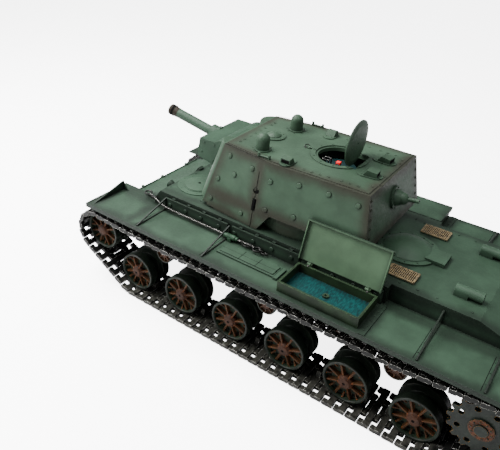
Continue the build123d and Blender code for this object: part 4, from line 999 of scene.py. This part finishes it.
def add_lamp(name, place, aim, size, power):
    """A rectangular lamp; place, aim and size are in metres."""
    lamp = bpy.data.objects.new(name, bpy.data.lights.new(name, "AREA"))
    bpy.context.scene.collection.objects.link(lamp)
    lamp.data.shape = "RECTANGLE"
    lamp.data.size, lamp.data.size_y = size
    lamp.data.energy = power
    lamp.location = place
    lamp.rotation_euler = (Vector(aim) - Vector(place)).to_track_quat("-Z", "Y").to_euler()


def seen_brighter(tree, socket, strength, extra):
    """Make the backdrop near white for the camera without more light on the tank."""
    path = tree.nodes.new("ShaderNodeLightPath")
    total = tree.nodes.new("ShaderNodeMath")
    total.operation = "MULTIPLY_ADD"
    total.inputs[1].default_value = extra
    total.inputs[2].default_value = strength
    tree.links.new(path.outputs["Is Camera Ray"], total.inputs[0])
    tree.links.new(total.outputs[0], socket)


def add_studio():
    """Soft light from above and both sides over a pale floor."""
    world = bpy.data.worlds.new("studio")
    world.use_nodes = True
    world.node_tree.nodes["Background"].inputs["Color"].default_value = (0.95, 0.97, 1.0, 1)
    seen_brighter(world.node_tree, world.node_tree.nodes["Background"].inputs["Strength"], 0.62, 5.0)
    bpy.context.scene.world = world
    add_lamp("top_light", (0.5, 0.12, 0.85), (0.05, 0, 0.05), (0.8, 0.7), 40)
    add_lamp("stern_light", (-0.28, 0.1, 0.75), (-0.1, 0, 0.1), (0.35, 0.35), 4)
    add_lamp("bow_light", (0.62, 0.5, 0.5), (0.1, 0, 0.1), (0.4, 0.4), 9)
    mesh = bpy.data.meshes.new("floor")
    half = 4.0
    corners = [(-half, -half, 0), (half, -half, 0), (half, half, 0), (-half, half, 0)]
    mesh.from_pydata(corners, [], [(0, 1, 2, 3)])
    floor = bpy.data.objects.new("floor", mesh)
    bpy.context.scene.collection.objects.link(floor)
    material = bpy.data.materials.new("floor_white")
    material.use_nodes = True
    shader = material.node_tree.nodes["Principled BSDF"]
    shader.inputs["Base Color"].default_value = (0.9, 0.9, 0.9, 1)
    shader.inputs["Roughness"].default_value = 0.6
    shader.inputs["Emission Color"].default_value = (1.0, 1.0, 1.0, 1)
    seen_brighter(material.node_tree, shader.inputs["Emission Strength"], 0.0, 5.0)
    mesh.materials.append(material)


add_camera()
add_studio()
paint_nodes()
add_running_gear()
add_turret_bolts()
add_roof_details()
add_hatch_interior()
add_gun_details()
add_machine_gun_bolts()
add_hatch_lid_details()
add_hull_bolts()
add_fender_tools()
add_tow_cables()
add_screens()
add_nose_and_stern()
add_lid_hardware()
add_belly()
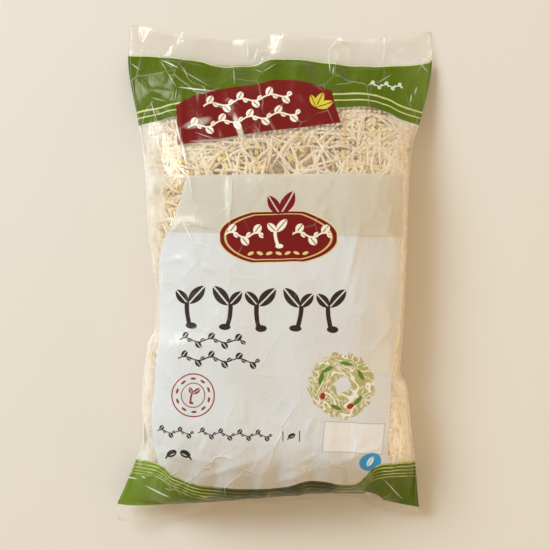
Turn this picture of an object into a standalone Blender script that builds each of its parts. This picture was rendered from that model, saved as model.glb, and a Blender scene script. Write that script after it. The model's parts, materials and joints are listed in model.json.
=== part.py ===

_ _ _ _

**Directions**: Make an exact copy of the records.

**The output**:
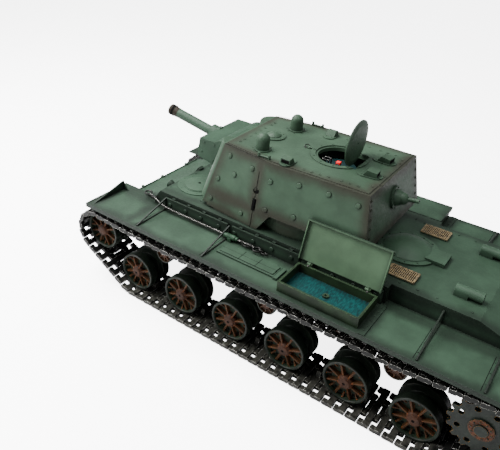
Continue the build123d and Blender code for this object: part 4, from line 999 of scene.py. This part finishes it.
def add_lamp(name, place, aim, size, power):
    """A rectangular lamp; place, aim and size are in metres."""
    lamp = bpy.data.objects.new(name, bpy.data.lights.new(name, "AREA"))
    bpy.context.scene.collection.objects.link(lamp)
    lamp.data.shape = "RECTANGLE"
    lamp.data.size, lamp.data.size_y = size
    lamp.data.energy = power
    lamp.location = place
    lamp.rotation_euler = (Vector(aim) - Vector(place)).to_track_quat("-Z", "Y").to_euler()


def seen_brighter(tree, socket, strength, extra):
    """Make the backdrop near white for the camera without more light on the tank."""
    path = tree.nodes.new("ShaderNodeLightPath")
    total = tree.nodes.new("ShaderNodeMath")
    total.operation = "MULTIPLY_ADD"
    total.inputs[1].default_value = extra
    total.inputs[2].default_value = strength
    tree.links.new(path.outputs["Is Camera Ray"], total.inputs[0])
    tree.links.new(total.outputs[0], socket)


def add_studio():
    """Soft light from above and both sides over a pale floor."""
    world = bpy.data.worlds.new("studio")
    world.use_nodes = True
    world.node_tree.nodes["Background"].inputs["Color"].default_value = (0.95, 0.97, 1.0, 1)
    seen_brighter(world.node_tree, world.node_tree.nodes["Background"].inputs["Strength"], 0.62, 5.0)
    bpy.context.scene.world = world
    add_lamp("top_light", (0.5, 0.12, 0.85), (0.05, 0, 0.05), (0.8, 0.7), 40)
    add_lamp("stern_light", (-0.28, 0.1, 0.75), (-0.1, 0, 0.1), (0.35, 0.35), 4)
    add_lamp("bow_light", (0.62, 0.5, 0.5), (0.1, 0, 0.1), (0.4, 0.4), 9)
    mesh = bpy.data.meshes.new("floor")
    half = 4.0
    corners = [(-half, -half, 0), (half, -half, 0), (half, half, 0), (-half, half, 0)]
    mesh.from_pydata(corners, [], [(0, 1, 2, 3)])
    floor = bpy.data.objects.new("floor", mesh)
    bpy.context.scene.collection.objects.link(floor)
    material = bpy.data.materials.new("floor_white")
    material.use_nodes = True
    shader = material.node_tree.nodes["Principled BSDF"]
    shader.inputs["Base Color"].default_value = (0.9, 0.9, 0.9, 1)
    shader.inputs["Roughness"].default_value = 0.6
    shader.inputs["Emission Color"].default_value = (1.0, 1.0, 1.0, 1)
    seen_brighter(material.node_tree, shader.inputs["Emission Strength"], 0.0, 5.0)
    mesh.materials.append(material)


add_camera()
add_studio()
paint_nodes()
add_running_gear()
add_turret_bolts()
add_roof_details()
add_hatch_interior()
add_gun_details()
add_machine_gun_bolts()
add_hatch_lid_details()
add_hull_bolts()
add_fender_tools()
add_tow_cables()
add_screens()
add_nose_and_stern()
add_lid_hardware()
add_belly()
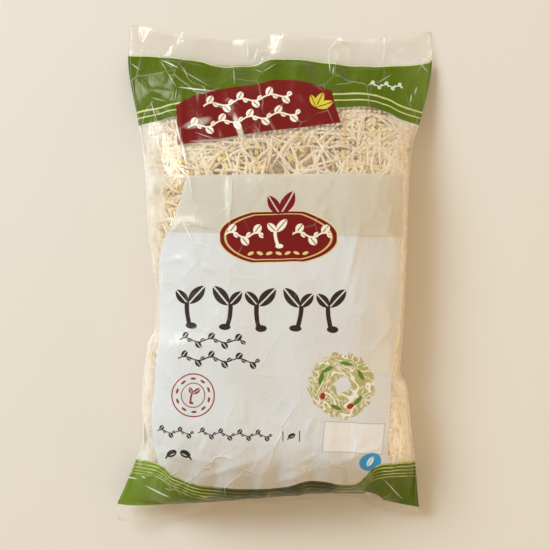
Turn this picture of an object into a standalone Blender script that builds each of its parts. This picture was rendered from that model, saved as model.glb, and a Blender scene script. Write that script after it. The model's parts, materials and joints are listed in model.json.
=== part.py ===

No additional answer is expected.